#### What to work on:
Each entry below is to be duplicated verbatim.

————

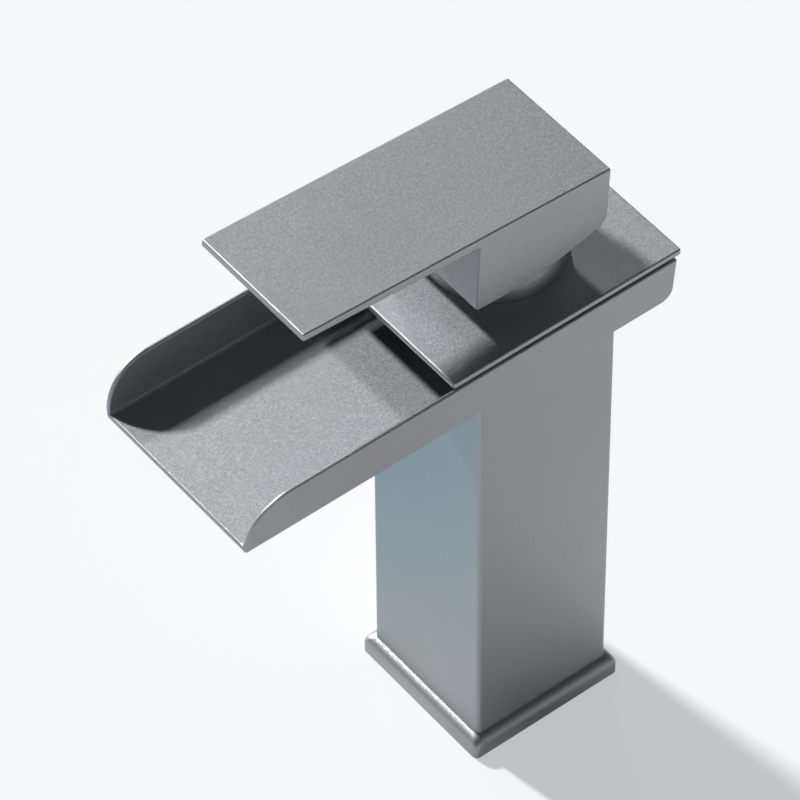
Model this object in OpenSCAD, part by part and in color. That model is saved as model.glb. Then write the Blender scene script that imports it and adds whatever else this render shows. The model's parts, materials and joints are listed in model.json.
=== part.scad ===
// Waterfall basin faucet: a square pillar carries a wide open spout tray, a cover
// plate and a single lever that works a ceramic disc cartridge.
// Millimetres. +Z is up, the water leaves towards -Y, and the origin is on the
// pillar's axis at deck level.

/* [Pillar and base] */
// Width of the square pillar
pillar_w = 46; // [43:0.5:56]
// Thickness of the pillar's walls
pillar_wall = 3; // [2:0.25:4]
// Radius of the pillar's upright edges
pillar_edge_r = 1.5; // [0.5:0.25:3]
// How far the base flange stands out all round
flange_margin = 2.6; // [1.5:0.1:6]
// Height of the base flange
flange_h = 6.8; // [4.5:0.1:12]
// Radius of the flange's rolled top edge
flange_edge_r = 3.6; // [1:0.1:4]
// Thickness of the gasket under the pillar
base_gasket_t = 1.5; // [1:0.25:3]

/* [Spout tray] */
// Height of the tray's underside above the deck
tray_z = 151; // [110:1:220]
// Height of the tray from its underside to its rim
tray_h = 16; // [14:0.5:22]
// Outside width of the tray at its floor
tray_floor_w = 59; // [54:0.5:70]
// Outside width of the tray at its rim
tray_rim_w = 62; // [58:0.5:76]
// Reach of the lip in front of the pillar's axis
tray_front = 103.8; // [85:0.5:140]
// Distance from the pillar's axis to the tray's rear wall
tray_rear = 36.5; // [32:0.5:44]
// Thickness of the tray's walls
tray_wall = 1.4; // [1:0.1:2]
// Thickness of the tray's floor
tray_floor_t = 1.8; // [1.2:0.1:3]
// Radius of the side walls' rounded front end
tip_r = 13.8; // [8:0.2:14]
// Radius of the lower rear corner
rear_corner_r = 4; // [2:0.5:7]
// Inside bend between floor and walls
floor_bend_r = 1.5; // [0.5:0.1:3]
// Outside edge between floor and walls
outer_bend_r = 0.8; // [0.3:0.1:2]

/* [Cover plate] */
// How far the cover plate stays inside the tray's rim at each side
cover_inset = 0.5; // [0:0.1:1]
// Distance from the pillar's axis to the cover plate's front edge
cover_front = 37.5; // [30:0.5:50]
// How far the cover plate stands out over the tray's rear wall
cover_overhang = 1.6; // [0:0.1:3]
// Thickness of the cover plate
cover_t = 2; // [1.2:0.1:3]
// Gap between the tray's rim and the cover plate
cover_gap = 0.5; // [0.2:0.1:1]
// Radius of the cover plate's corners
cover_corner_r = 0.8; // [0.5:0.1:4]

/* [Lever] */
// Width of the lever
lever_w = 42; // [41:0.5:52]
// Length of the lever's top
lever_l = 99.2; // [80:0.5:130]
// Distance from the pivot to the lever's rear face
lever_rear = 19.8; // [19:0.1:24]
// Height of the lever's top above the pivot
lever_top = 32.2; // [31.5:0.1:38]
// Rise of the lever's top towards the front when shut, in degrees
lever_tilt = 2.9; // [0:0.1:6]
// Thickness of the blade at its tip
blade_t = 2.4; // [1.8:0.1:4]
// Thickness of the blade where it leaves the block
blade_root_t = 3.2; // [2.4:0.1:5]
// Length of the block under the blade, from the pivot to its front face
block_front = 22.8; // [21:0.1:28]
// Height of the block's lowest point above the pivot
block_low = 6; // [5:0.1:9]
// Radius of the block's curved underside
belly_r = 100; // [70:5:200]
// Place of the lowest point in front of the pivot
belly_front = 17.5; // [8:0.5:20]
// Radius of the block's lower rear corner
block_corner_r = 3; // [1:0.25:5]
// Radius between the block's front face and the blade
root_fillet_r = 1.6; // [0.5:0.1:3]

/* [Dome] */
// How far the dome collar stands outside the nut that it is screwed on
dome_margin = 2.35; // [2.1:0.05:3.2]
// Radius of the opening for the stem
dome_mouth_r = 13; // [12:0.1:14]
// Gap between the dome and the hollow of the lever
dome_gap = 0.7; // [0.4:0.1:1]
// Height of the pivot above the cover plate
pivot_rise = 2; // [1:0.1:3]

/* [Valve cartridge] */
// Radius of the cartridge's body
cartridge_r = 17.5; // [17:0.1:17.8]
// Width of the shoulder that the nut holds the cartridge down by
cartridge_step = 2.3; // [1.8:0.1:3]
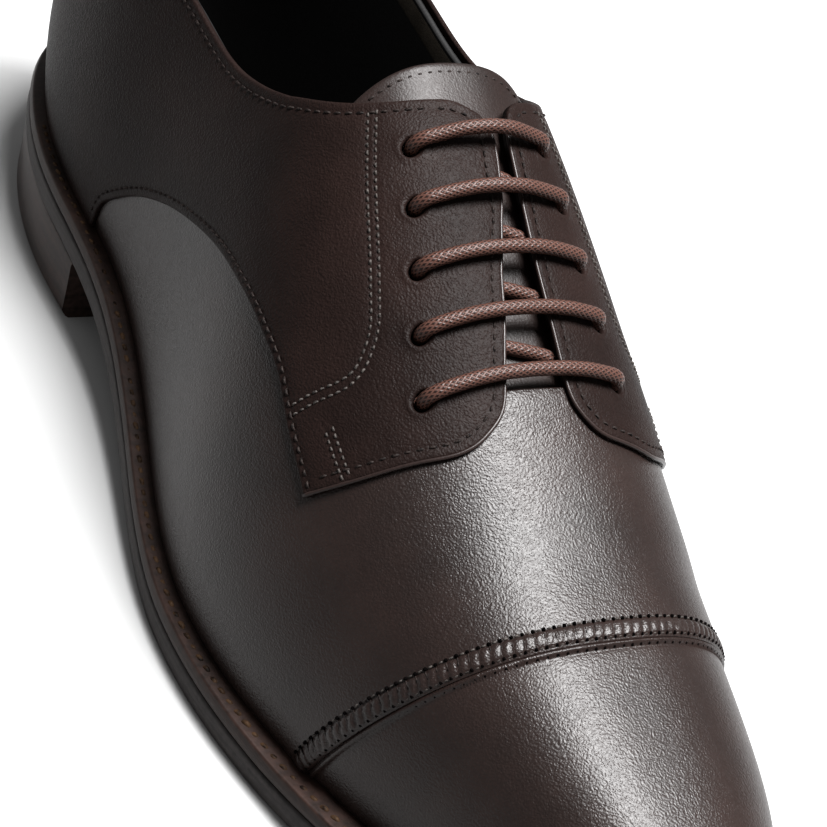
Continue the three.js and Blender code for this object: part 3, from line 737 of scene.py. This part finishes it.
# Greyer thread for the double rows and the cap seam: partly the thread's own grey, partly painted sheen.
SHEENED_ROW_THREAD = thread("row_thread_painted_sheen", (0.006, 0.005, 0.0046), (0.04, 0.035, 0.032), 0.5, level=0.06)
# Near-black matte material for the pieces on the cap seam's needle holes: painted shade in the holes.
HOLE_PAINTED_SHADE = thread("needle_hole_painted_shade", (0.0006, 0.0005, 0.0005), (0.0012, 0.001, 0.001), 1.0, level=0.0)
WELT_THREAD = thread("welt_thread", (0.003, 0.0016, 0.001), (0.032, 0.0175, 0.009), 0.6, 620.0, level=0.05)
LACE = lace_material_with_painted_shade("lace_braid_painted_shade", (0.004, 0.0016, 0.0012), (0.038, 0.017, 0.0125))


# Outlines of the upper's pieces

def eyelet_places(side):
    (first, half_first), (last, half_last) = EYELETS[side]
    places = []
    for pair in range(PAIRS):
        t = pair / (PAIRS - 1)
        share = first + (last - first) * t
        half = (half_first + (half_last - half_first) * t) * BALL_WIDTH
        a = chart(share, 0.0)[0]
        across = np.linspace(0, 0.6, 600)
        line = np.stack([np.full(600, a), side * across * CHART_B], -1)
        reach = np.abs(on_last(line)[:, 1] - middle(share))
        places.append(line[np.searchsorted(reach, half)])
    return np.array(places)


def ring_round(centre, radius, count=22):
    along, across = axes_at(centre[None])
    scale = np.array([np.linalg.norm(along[0]), np.linalg.norm(across[0])])
    angle = 2 * np.pi * np.arange(count) / count
    return centre + np.stack([np.cos(angle), np.sin(angle)], -1) * radius / scale


def feather_line(start, end, side, spacing=1.2):
    return resample(np.stack([np.linspace(start, end, 200), np.full(200, side * CHART_B)], -1), spacing)


quarter_seam = {side: smooth(QUARTER_SEAM, side) for side in (LATERAL, MEDIAL)}
tab_edge = {LATERAL: smooth(TAB_LATERAL), MEDIAL: smooth(TAB_MEDIAL)}
collar = {side: collar_line(side) for side in (LATERAL, MEDIAL)}
eyelets = {side: eyelet_places(side) for side in (LATERAL, MEDIAL)}
BACK_SEAM = 0.12


def quarter_outline(side):
    seam = quarter_seam[side]
    rim = collar[side]
    rim = rim[rim[:, 0] >= BACK_SEAM]
    foot = feather_line(BACK_SEAM, seam[0, 0], side)
    back_top = np.array([[BACK_SEAM, np.interp(BACK_SEAM, collar[side][:, 0], collar[side][:, 1])]])
    back = resample(np.vstack([back_top, foot[:1]]), 1.2)
    loop = np.vstack([foot[:-1], seam[:-1], tab_edge[side][:-1], rim[::-1][1:], back[:-1]])
    keep = np.linalg.norm(np.roll(loop, -1, 0) - loop, axis=1) > 1e-4
    return loop[keep]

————

#### Response:
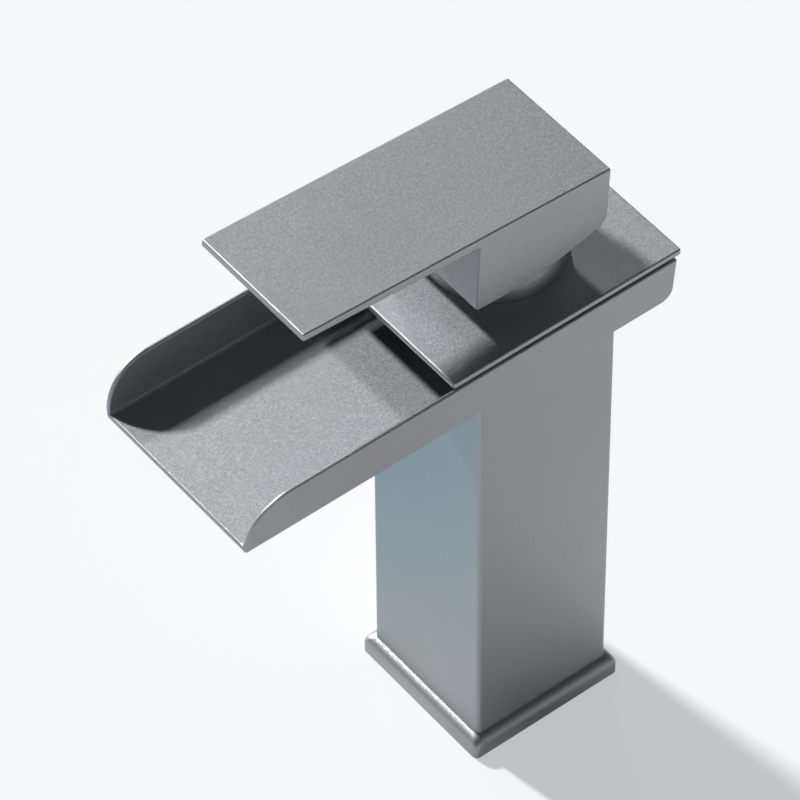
Model this object in OpenSCAD, part by part and in color. That model is saved as model.glb. Then write the Blender scene script that imports it and adds whatever else this render shows. The model's parts, materials and joints are listed in model.json.
=== part.scad ===
// Waterfall basin faucet: a square pillar carries a wide open spout tray, a cover
// plate and a single lever that works a ceramic disc cartridge.
// Millimetres. +Z is up, the water leaves towards -Y, and the origin is on the
// pillar's axis at deck level.

/* [Pillar and base] */
// Width of the square pillar
pillar_w = 46; // [43:0.5:56]
// Thickness of the pillar's walls
pillar_wall = 3; // [2:0.25:4]
// Radius of the pillar's upright edges
pillar_edge_r = 1.5; // [0.5:0.25:3]
// How far the base flange stands out all round
flange_margin = 2.6; // [1.5:0.1:6]
// Height of the base flange
flange_h = 6.8; // [4.5:0.1:12]
// Radius of the flange's rolled top edge
flange_edge_r = 3.6; // [1:0.1:4]
// Thickness of the gasket under the pillar
base_gasket_t = 1.5; // [1:0.25:3]

/* [Spout tray] */
// Height of the tray's underside above the deck
tray_z = 151; // [110:1:220]
// Height of the tray from its underside to its rim
tray_h = 16; // [14:0.5:22]
// Outside width of the tray at its floor
tray_floor_w = 59; // [54:0.5:70]
// Outside width of the tray at its rim
tray_rim_w = 62; // [58:0.5:76]
// Reach of the lip in front of the pillar's axis
tray_front = 103.8; // [85:0.5:140]
// Distance from the pillar's axis to the tray's rear wall
tray_rear = 36.5; // [32:0.5:44]
// Thickness of the tray's walls
tray_wall = 1.4; // [1:0.1:2]
// Thickness of the tray's floor
tray_floor_t = 1.8; // [1.2:0.1:3]
// Radius of the side walls' rounded front end
tip_r = 13.8; // [8:0.2:14]
// Radius of the lower rear corner
rear_corner_r = 4; // [2:0.5:7]
// Inside bend between floor and walls
floor_bend_r = 1.5; // [0.5:0.1:3]
// Outside edge between floor and walls
outer_bend_r = 0.8; // [0.3:0.1:2]

/* [Cover plate] */
// How far the cover plate stays inside the tray's rim at each side
cover_inset = 0.5; // [0:0.1:1]
// Distance from the pillar's axis to the cover plate's front edge
cover_front = 37.5; // [30:0.5:50]
// How far the cover plate stands out over the tray's rear wall
cover_overhang = 1.6; // [0:0.1:3]
// Thickness of the cover plate
cover_t = 2; // [1.2:0.1:3]
// Gap between the tray's rim and the cover plate
cover_gap = 0.5; // [0.2:0.1:1]
// Radius of the cover plate's corners
cover_corner_r = 0.8; // [0.5:0.1:4]

/* [Lever] */
// Width of the lever
lever_w = 42; // [41:0.5:52]
// Length of the lever's top
lever_l = 99.2; // [80:0.5:130]
// Distance from the pivot to the lever's rear face
lever_rear = 19.8; // [19:0.1:24]
// Height of the lever's top above the pivot
lever_top = 32.2; // [31.5:0.1:38]
// Rise of the lever's top towards the front when shut, in degrees
lever_tilt = 2.9; // [0:0.1:6]
// Thickness of the blade at its tip
blade_t = 2.4; // [1.8:0.1:4]
// Thickness of the blade where it leaves the block
blade_root_t = 3.2; // [2.4:0.1:5]
// Length of the block under the blade, from the pivot to its front face
block_front = 22.8; // [21:0.1:28]
// Height of the block's lowest point above the pivot
block_low = 6; // [5:0.1:9]
// Radius of the block's curved underside
belly_r = 100; // [70:5:200]
// Place of the lowest point in front of the pivot
belly_front = 17.5; // [8:0.5:20]
// Radius of the block's lower rear corner
block_corner_r = 3; // [1:0.25:5]
// Radius between the block's front face and the blade
root_fillet_r = 1.6; // [0.5:0.1:3]

/* [Dome] */
// How far the dome collar stands outside the nut that it is screwed on
dome_margin = 2.35; // [2.1:0.05:3.2]
// Radius of the opening for the stem
dome_mouth_r = 13; // [12:0.1:14]
// Gap between the dome and the hollow of the lever
dome_gap = 0.7; // [0.4:0.1:1]
// Height of the pivot above the cover plate
pivot_rise = 2; // [1:0.1:3]

/* [Valve cartridge] */
// Radius of the cartridge's body
cartridge_r = 17.5; // [17:0.1:17.8]
// Width of the shoulder that the nut holds the cartridge down by
cartridge_step = 2.3; // [1.8:0.1:3]
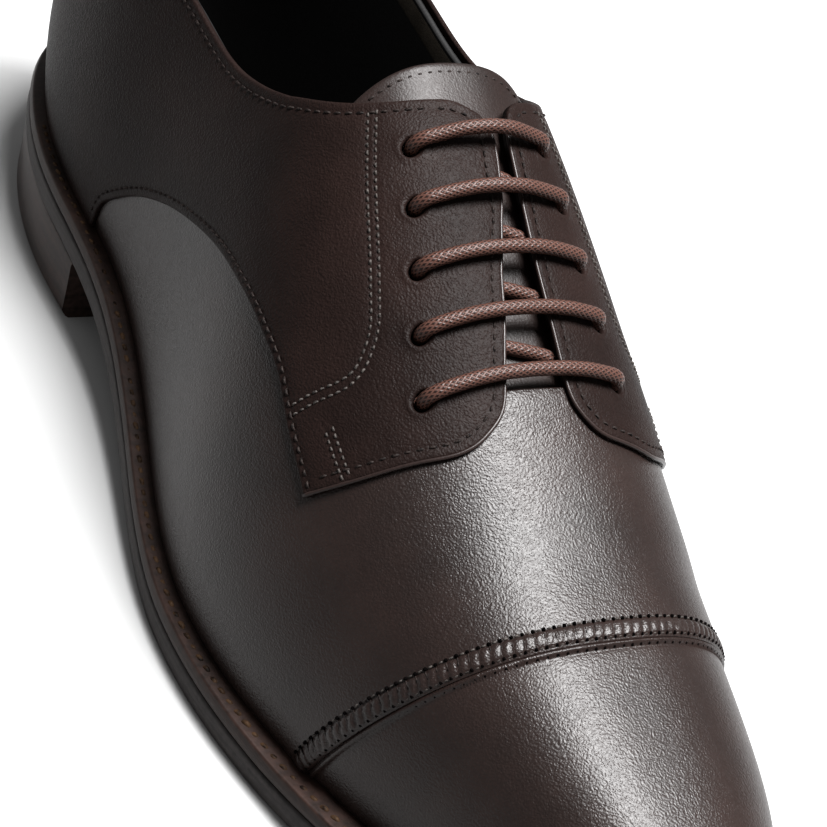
Continue the three.js and Blender code for this object: part 3, from line 737 of scene.py. This part finishes it.
# Greyer thread for the double rows and the cap seam: partly the thread's own grey, partly painted sheen.
SHEENED_ROW_THREAD = thread("row_thread_painted_sheen", (0.006, 0.005, 0.0046), (0.04, 0.035, 0.032), 0.5, level=0.06)
# Near-black matte material for the pieces on the cap seam's needle holes: painted shade in the holes.
HOLE_PAINTED_SHADE = thread("needle_hole_painted_shade", (0.0006, 0.0005, 0.0005), (0.0012, 0.001, 0.001), 1.0, level=0.0)
WELT_THREAD = thread("welt_thread", (0.003, 0.0016, 0.001), (0.032, 0.0175, 0.009), 0.6, 620.0, level=0.05)
LACE = lace_material_with_painted_shade("lace_braid_painted_shade", (0.004, 0.0016, 0.0012), (0.038, 0.017, 0.0125))


# Outlines of the upper's pieces

def eyelet_places(side):
    (first, half_first), (last, half_last) = EYELETS[side]
    places = []
    for pair in range(PAIRS):
        t = pair / (PAIRS - 1)
        share = first + (last - first) * t
        half = (half_first + (half_last - half_first) * t) * BALL_WIDTH
        a = chart(share, 0.0)[0]
        across = np.linspace(0, 0.6, 600)
        line = np.stack([np.full(600, a), side * across * CHART_B], -1)
        reach = np.abs(on_last(line)[:, 1] - middle(share))
        places.append(line[np.searchsorted(reach, half)])
    return np.array(places)


def ring_round(centre, radius, count=22):
    along, across = axes_at(centre[None])
    scale = np.array([np.linalg.norm(along[0]), np.linalg.norm(across[0])])
    angle = 2 * np.pi * np.arange(count) / count
    return centre + np.stack([np.cos(angle), np.sin(angle)], -1) * radius / scale


def feather_line(start, end, side, spacing=1.2):
    return resample(np.stack([np.linspace(start, end, 200), np.full(200, side * CHART_B)], -1), spacing)


quarter_seam = {side: smooth(QUARTER_SEAM, side) for side in (LATERAL, MEDIAL)}
tab_edge = {LATERAL: smooth(TAB_LATERAL), MEDIAL: smooth(TAB_MEDIAL)}
collar = {side: collar_line(side) for side in (LATERAL, MEDIAL)}
eyelets = {side: eyelet_places(side) for side in (LATERAL, MEDIAL)}
BACK_SEAM = 0.12


def quarter_outline(side):
    seam = quarter_seam[side]
    rim = collar[side]
    rim = rim[rim[:, 0] >= BACK_SEAM]
    foot = feather_line(BACK_SEAM, seam[0, 0], side)
    back_top = np.array([[BACK_SEAM, np.interp(BACK_SEAM, collar[side][:, 0], collar[side][:, 1])]])
    back = resample(np.vstack([back_top, foot[:1]]), 1.2)
    loop = np.vstack([foot[:-1], seam[:-1], tab_edge[side][:-1], rim[::-1][1:], back[:-1]])
    keep = np.linalg.norm(np.roll(loop, -1, 0) - loop, axis=1) > 1e-4
    return loop[keep]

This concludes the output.